Base Policy: Qwen2.5-7B (plus 3B for robustness validation). Algorithm: GRPO, batch size 96, learning rate \(5\times10^{-6}\), constant schedule + 10% linear warmup, 8×H100 nodes. Rollout: 16 responses per prompt. Judge: gpt-4o-mini.

Key Experimental Results¶

Main Results¶

Evaluations were conducted on HealthBench (rubric-scored, free generation) and GPQA-Diamond (multiple choice).

Method	HealthBench Overall	GPQA-Diamond Mean Acc
Qwen2.5-7B (base)	7.7	31.7
Qwen2.5-7B-Instruct	22.7	35.0
Direct-Likert	25.5	34.8
Reference-Likert	28.9	36.5
RaR-Predefined (General rubric)	12.5	31.7
RaR-Explicit	29.7	36.9
RaR-Implicit	31.2	37.6

RaR-Implicit shows a ~31% relative improvement over Direct-Likert on HealthBench and ~7% on GPQA. Notably, RaR-Predefined (generic rubrics) performed worst, proving that "instantiation" is the key factor.

Ablation Study¶

Ablation on rubric generation and design on HealthBench-1k:

Configuration	HealthBench-1k Overall	Description
Expert-Answer-SFT	20.4%	Direct SFT on expert answers
Simple-Likert	23.9%	Single Likert score
Reference-Likert	31.7%	Likert with reference answers
RaR-Implicit-Synthetic-NoRef	32.0%	Synthetic rubric without ref
RaR-Implicit-Synthetic	35.9%	Synthetic rubric with ref
RaR-Implicit-Human	34.8%	Human-authored rubric

Key Findings¶

Instantiated rubrics are essential: Generic rubrics underperform even the instruct base model, whereas instantiated versions consistently outperform Reference-Likert.
Expert anchoring/Reference answers are crucial: Synthetic rubrics with references significantly outperform those without.
Rubrics stabilize small judges: Rubric-guided judgment significantly improves alignment with human preferences, especially for smaller judges, narrowing the gap with larger judges.
Marginal gains from weights/pitfalls: Removing category weights or negative criteria resulted in minimal performance drops, likely due to the difficulty of synthesizing high-quality pitfalls.

Highlights & Insights¶

Formalizing RLVR as a special case of rubric rewards provides a unified perspective for verifiable and subjective rewards.
"Reference answer → Rubric expansion" is the core trick: Decomposing a holistic reference into a checklist provides finer, more stable, and more interpretable signals than a single holistic score.
Implicit aggregation beats explicit weighting: Delegating the trade-off logic to a strong judge is more robust than manual weight tuning.
Rubrics are a lifeline for smaller judges: Checklist-based verification allows cheaper models to achieve alignment performance close to larger models.

Limitations & Future Work¶

Dependence on reference quality: If the reference answer is poor, the synthetic rubric will be poor.
Weak utility of pitfalls/weighting: Synthetic pitfalls often fail to anticipate real failure modes.
Explicit vs.

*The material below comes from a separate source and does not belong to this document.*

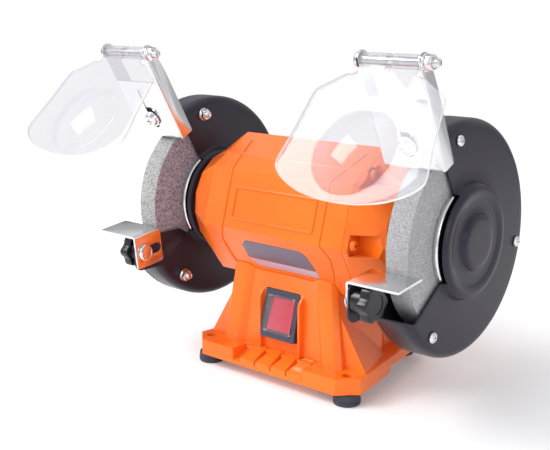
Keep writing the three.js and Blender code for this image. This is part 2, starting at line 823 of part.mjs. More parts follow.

Implicit trade-off: Explicit is more controllable but brittle; implicit is stronger but sacrifices fine-grained control.
Judge Bias: Reward quality still depends on the judge LLM's inherent capabilities and biases.

vs. RLVR: Traditional RLVR depends on exact matches; RaR generalizes this to multi-dimensional criteria.
vs. Preference RM: RaR avoids high labeling costs and surface feature overfitting by using interpretable, reusable itemized supervision.
vs. Evaluation-only Rubrics: This work is the first to transform rubrics into on-policy RL reward functions to close the training loop.

Rating¶

Novelty: ⭐⭐⭐⭐
Experimental Thoroughness: ⭐⭐⭐⭐
Writing Quality: ⭐⭐⭐⭐
Value: ⭐⭐⭐⭐